-- Given information --

┄┄┄┄┄┄

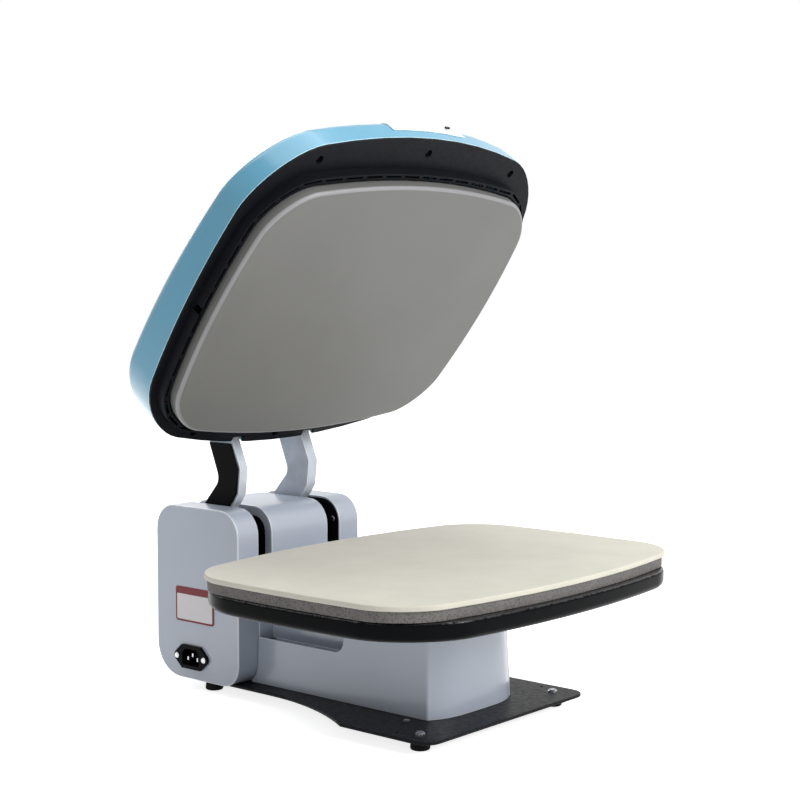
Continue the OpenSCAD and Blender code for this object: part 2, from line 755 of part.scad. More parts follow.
// Hinge shaft, from tower to tower
shaft_l = 2 * (side_x + hinge_plate_t + 8);
module hinge_shaft() {
    color(steel) press() difference() {
        along_x(-shaft_l / 2, shaft_l / 2) translate([hinge_y, hinge_z]) circle(r = hinge_r);
        both_sides() translate([shaft_l / 2 - 3, hinge_y, hinge_z]) rotate([0, 90, 0])
            difference() {
                cylinder(r = hinge_r + cut, h = 1.2);
                translate([0, 0, -cut]) cylinder(r = hinge_r - 1, h = 1.2 + 2 * cut);
            }
    }
}

// Arms: outline round the hinge in the open pose, then along the hood's frame
function hood_yz(v, h) =
    let (y = v - hinge_y, z = face_z + h - hinge_z)
    [y * cos(open_angle) + z * sin(open_angle), z * cos(open_angle) - y * sin(open_angle)];
arm_bar_low = 31.4;
arm_bar_top = 55.9;
arm_bar_end = 60;
arm_front = [[-54.5, 29.1], [-61.5, 39.7], [-64.3, 65.7], [-52.4, 94.1]];
arm_rear = [-17.7, 92.7];
arm_neck_r = 12;
function arm_neck() = [for (k = [0:5]) arc_point([-19.6, 55.2], arm_neck_r, 158 + 11 * k)];
eye_from = 100; // the eye's arc, from the arm's rear edge round to its front edge
eye_to = -132;
eye_steps = 29;
function eye_arc() = [for (k = [0:eye_steps])
    arc_point([0, 0], eye_r, eye_from + (eye_to - eye_from) * k / eye_steps)];
module arm_outline() {
    polygon(concat(arm_front,
        [hood_yz(170, arm_bar_low), hood_yz(arm_bar_end, arm_bar_low),
         hood_yz(arm_bar_end, arm_bar_top), hood_yz(174, arm_bar_top)],
        [arm_rear], arm_neck(), eye_arc()));
}
arm_bolt_at = [[74, 44], [110, 44], [146, 44]];
arm_bolt_r = 3;
module arm(x0, x1) {
    difference() {
        along_x(x0, x1) translate([hinge_y, hinge_z]) arm_outline();
        along_x(x0 - cut, x1 + cut) translate([hinge_y, hinge_z]) circle(r = hinge_r + hair);
        along_x(x0 - cut, x1 + cut) translate([hinge_y, hinge_z])
            for (p = arm_bolt_at) translate(hood_yz(p.x, p.y)) circle(r = arm_bolt_r + hair);
    }
}
module left_arm() {
    color(pale_grey) press() arm(-arm_x - arm_t + cable_cover_t, -arm_x);
}
module right_arm() {
    color(pale_grey) press() arm(arm_x, arm_x + arm_t);
}
cable_cover_front = 90;
cable_cover_rear = 20;
cable_cover_h = 91;
module arm_cable_cover() {
    color(black) press() intersection() {
        along_x(-arm_x - arm_t, -arm_x - arm_t + cable_cover_t)
            translate([hinge_y, hinge_z]) difference() {
                offset(delta = -cable_cover_edge) arm_outline();
                circle(r = eye_r + 1);
            }
        translate([-arm_x - arm_t - cut, hinge_y - cable_cover_front, hinge_z])
            cube([arm_t, cable_cover_front + cable_cover_rear, cable_cover_h]);
    }
}
module arm_bolts() {
    color(chrome) press() translate([0, hinge_y, hinge_z]) both_sides()
        for (p = arm_bolt_at) let (q = hood_yz(p.x, p.y))
            translate([arm_x, q.x, q.y]) rotate([0, -90, 0])
                pan_screw(5, 3, arm_bolt_r, 7);
}

// Frame inside the hood: a plate with an upright flange beside each arm
insulation_w = 340;
insulation_d = 228;
insulation_t = 4;
post_r = 5;
post_gap = 3; // clearance of the posts from the insulation board
post_v = insulation_d / 2 + post_r + post_gap;
frame_w = 300;
frame_front = post_v + 10;
frame_rear = 150;
frame_t = 3;
frame_h = arm_bar_low - fit - frame_t;
post_at = [[120, -post_v], [120, post_v]];
module head_frame() {
    color(steel) hood() difference() {
        union() {
            translate([-frame_w / 2, -frame_front, frame_h])
                cube([frame_w, frame_front + frame_rear, frame_t]);
            both_sides() translate([arm_x - frame_t, 66, frame_h + frame_t - half])
                cube([frame_t, frame_rear - 66, arm_bar_top - frame_h - frame_t - 2 + half]);
        }
        both_sides() for (p = arm_bolt_at)
            translate([arm_x - frame_t - cut, p.x, p.y]) rotate([0, 90, 0])
                cylinder(r = 5 + fit, h = frame_t + 2 * cut, $fn = 32);
        both_sides() for (p = post_at) translate([p.x, p.y, frame_h - cut])
            cylinder(r = bolt_r + hair, h = frame_t + 2 * cut, $fn = 24);
    }
}
module frame_posts() {
    color(chrome) hood() both_sides() for (p = post_at) translate([p.x, p.y, platen_t])
        rotate_extrude() polygon([[0, 0], [post_r, 0], [post_r, frame_h - platen_t],
            [bolt_r, frame_h - platen_t], [bolt_r, frame_h - platen_t + frame_t],
            [post_r, frame_h - platen_t + frame_t], [post_r, frame_h - platen_t + frame_t + 3],
            [0, frame_h - platen_t + frame_t + 3]]);
}

// Heated platen, with the groove that holds the element
element_r = 4;
element_pitch = 46;
element_hw = 130;
module element_path(r) {
    for (k = [-2:2]) translate([-element_hw, k * element_pitch, 0]) rotate([0, 90, 0])
        cylinder(r = r, h = 2 * element_hw, $fn = 24);
    for (k = [-2:1]) translate([(k % 2 == 0 ? 1 : -1) * element_hw,
        (k + half) * element_pitch, 0])
        rotate([0, 0, k % 2 == 0 ? -90 : 90]) rotate_extrude(angle = 180, $fn = 48)
            translate([element_pitch / 2, 0]) circle(r = r, $fn = 24);
}
platen_edge = 3;
module heat_platen() {
    color("#8c8c8c") hood() difference() {
        loft([[inset(platen_w, platen_d, platen_r, platen_bow, platen_edge), 0],
            [bowed(platen_w, platen_d, platen_r, platen_bow), platen_edge],
            [bowed(platen_w, platen_d, platen_r, platen_bow), platen_t]]);
        translate([0, 0, platen_t]) element_path(element_r + 0.1);
    }
}
module heating_element() {
    color("#6d5a50") hood() translate([0, 0, platen_t]) element_path(element_r);
}
module insulation_board() {
    color("#d8d2c4") hood()
        translate([-insulation_w / 2, -insulation_d / 2, platen_t + element_r + fit])
            cube([insulation_w, insulation_d, insulation_t]);
}
cutout_r = 8;
cutout_y = -insulation_d / 2 - 2 * cutout_r;
module cutout_switch() {
    color("#e3ddd0") hood() translate([0, cutout_y, platen_t]) {
        cylinder(r = cutout_r, h = 7);
        translate([-12, -3, 0]) cube([24, 6, 1.2]);
    }
}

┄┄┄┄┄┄

-- Short exercise --
Once more, set down the full listing, verbatim.

-- Solved problem --
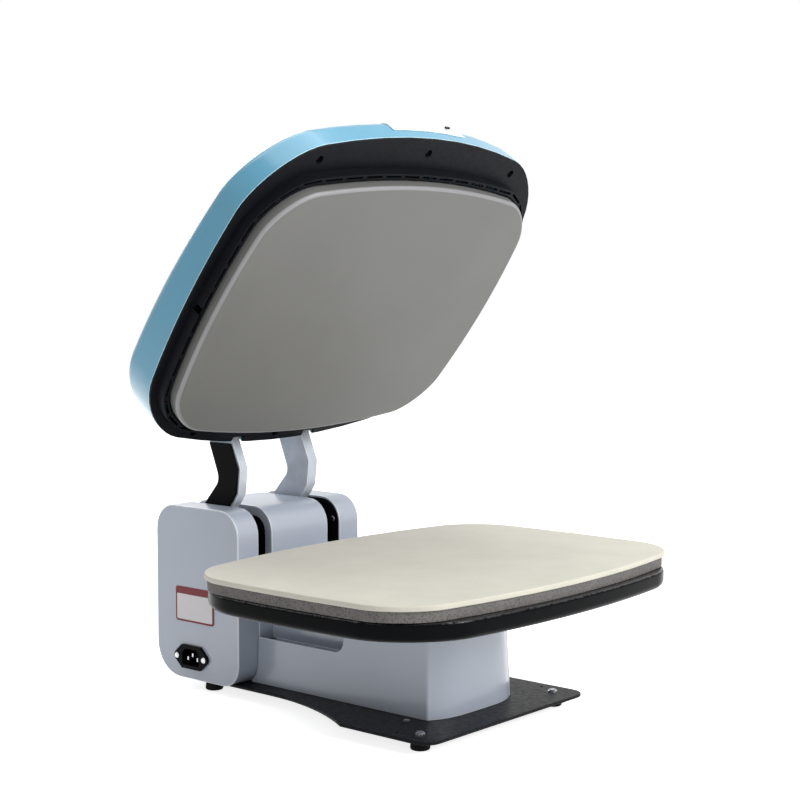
Continue the OpenSCAD and Blender code for this object: part 2, from line 755 of part.scad. More parts follow.
// Hinge shaft, from tower to tower
shaft_l = 2 * (side_x + hinge_plate_t + 8);
module hinge_shaft() {
    color(steel) press() difference() {
        along_x(-shaft_l / 2, shaft_l / 2) translate([hinge_y, hinge_z]) circle(r = hinge_r);
        both_sides() translate([shaft_l / 2 - 3, hinge_y, hinge_z]) rotate([0, 90, 0])
            difference() {
                cylinder(r = hinge_r + cut, h = 1.2);
                translate([0, 0, -cut]) cylinder(r = hinge_r - 1, h = 1.2 + 2 * cut);
            }
    }
}

// Arms: outline round the hinge in the open pose, then along the hood's frame
function hood_yz(v, h) =
    let (y = v - hinge_y, z = face_z + h - hinge_z)
    [y * cos(open_angle) + z * sin(open_angle), z * cos(open_angle) - y * sin(open_angle)];
arm_bar_low = 31.4;
arm_bar_top = 55.9;
arm_bar_end = 60;
arm_front = [[-54.5, 29.1], [-61.5, 39.7], [-64.3, 65.7], [-52.4, 94.1]];
arm_rear = [-17.7, 92.7];
arm_neck_r = 12;
function arm_neck() = [for (k = [0:5]) arc_point([-19.6, 55.2], arm_neck_r, 158 + 11 * k)];
eye_from = 100; // the eye's arc, from the arm's rear edge round to its front edge
eye_to = -132;
eye_steps = 29;
function eye_arc() = [for (k = [0:eye_steps])
    arc_point([0, 0], eye_r, eye_from + (eye_to - eye_from) * k / eye_steps)];
module arm_outline() {
    polygon(concat(arm_front,
        [hood_yz(170, arm_bar_low), hood_yz(arm_bar_end, arm_bar_low),
         hood_yz(arm_bar_end, arm_bar_top), hood_yz(174, arm_bar_top)],
        [arm_rear], arm_neck(), eye_arc()));
}
arm_bolt_at = [[74, 44], [110, 44], [146, 44]];
arm_bolt_r = 3;
module arm(x0, x1) {
    difference() {
        along_x(x0, x1) translate([hinge_y, hinge_z]) arm_outline();
        along_x(x0 - cut, x1 + cut) translate([hinge_y, hinge_z]) circle(r = hinge_r + hair);
        along_x(x0 - cut, x1 + cut) translate([hinge_y, hinge_z])
            for (p = arm_bolt_at) translate(hood_yz(p.x, p.y)) circle(r = arm_bolt_r + hair);
    }
}
module left_arm() {
    color(pale_grey) press() arm(-arm_x - arm_t + cable_cover_t, -arm_x);
}
module right_arm() {
    color(pale_grey) press() arm(arm_x, arm_x + arm_t);
}
cable_cover_front = 90;
cable_cover_rear = 20;
cable_cover_h = 91;
module arm_cable_cover() {
    color(black) press() intersection() {
        along_x(-arm_x - arm_t, -arm_x - arm_t + cable_cover_t)
            translate([hinge_y, hinge_z]) difference() {
                offset(delta = -cable_cover_edge) arm_outline();
                circle(r = eye_r + 1);
            }
        translate([-arm_x - arm_t - cut, hinge_y - cable_cover_front, hinge_z])
            cube([arm_t, cable_cover_front + cable_cover_rear, cable_cover_h]);
    }
}
module arm_bolts() {
    color(chrome) press() translate([0, hinge_y, hinge_z]) both_sides()
        for (p = arm_bolt_at) let (q = hood_yz(p.x, p.y))
            translate([arm_x, q.x, q.y]) rotate([0, -90, 0])
                pan_screw(5, 3, arm_bolt_r, 7);
}

// Frame inside the hood: a plate with an upright flange beside each arm
insulation_w = 340;
insulation_d = 228;
insulation_t = 4;
post_r = 5;
post_gap = 3; // clearance of the posts from the insulation board
post_v = insulation_d / 2 + post_r + post_gap;
frame_w = 300;
frame_front = post_v + 10;
frame_rear = 150;
frame_t = 3;
frame_h = arm_bar_low - fit - frame_t;
post_at = [[120, -post_v], [120, post_v]];
module head_frame() {
    color(steel) hood() difference() {
        union() {
            translate([-frame_w / 2, -frame_front, frame_h])
                cube([frame_w, frame_front + frame_rear, frame_t]);
            both_sides() translate([arm_x - frame_t, 66, frame_h + frame_t - half])
                cube([frame_t, frame_rear - 66, arm_bar_top - frame_h - frame_t - 2 + half]);
        }
        both_sides() for (p = arm_bolt_at)
            translate([arm_x - frame_t - cut, p.x, p.y]) rotate([0, 90, 0])
                cylinder(r = 5 + fit, h = frame_t + 2 * cut, $fn = 32);
        both_sides() for (p = post_at) translate([p.x, p.y, frame_h - cut])
            cylinder(r = bolt_r + hair, h = frame_t + 2 * cut, $fn = 24);
    }
}
module frame_posts() {
    color(chrome) hood() both_sides() for (p = post_at) translate([p.x, p.y, platen_t])
        rotate_extrude() polygon([[0, 0], [post_r, 0], [post_r, frame_h - platen_t],
            [bolt_r, frame_h - platen_t], [bolt_r, frame_h - platen_t + frame_t],
            [post_r, frame_h - platen_t + frame_t], [post_r, frame_h - platen_t + frame_t + 3],
            [0, frame_h - platen_t + frame_t + 3]]);
}

// Heated platen, with the groove that holds the element
element_r = 4;
element_pitch = 46;
element_hw = 130;
module element_path(r) {
    for (k = [-2:2]) translate([-element_hw, k * element_pitch, 0]) rotate([0, 90, 0])
        cylinder(r = r, h = 2 * element_hw, $fn = 24);
    for (k = [-2:1]) translate([(k % 2 == 0 ? 1 : -1) * element_hw,
        (k + half) * element_pitch, 0])
        rotate([0, 0, k % 2 == 0 ? -90 : 90]) rotate_extrude(angle = 180, $fn = 48)
            translate([element_pitch / 2, 0]) circle(r = r, $fn = 24);
}
platen_edge = 3;
module heat_platen() {
    color("#8c8c8c") hood() difference() {
        loft([[inset(platen_w, platen_d, platen_r, platen_bow, platen_edge), 0],
            [bowed(platen_w, platen_d, platen_r, platen_bow), platen_edge],
            [bowed(platen_w, platen_d, platen_r, platen_bow), platen_t]]);
        translate([0, 0, platen_t]) element_path(element_r + 0.1);
    }
}
module heating_element() {
    color("#6d5a50") hood() translate([0, 0, platen_t]) element_path(element_r);
}
module insulation_board() {
    color("#d8d2c4") hood()
        translate([-insulation_w / 2, -insulation_d / 2, platen_t + element_r + fit])
            cube([insulation_w, insulation_d, insulation_t]);
}
cutout_r = 8;
cutout_y = -insulation_d / 2 - 2 * cutout_r;
module cutout_switch() {
    color("#e3ddd0") hood() translate([0, cutout_y, platen_t]) {
        cylinder(r = cutout_r, h = 7);
        translate([-12, -3, 0]) cube([24, 6, 1.2]);
    }
}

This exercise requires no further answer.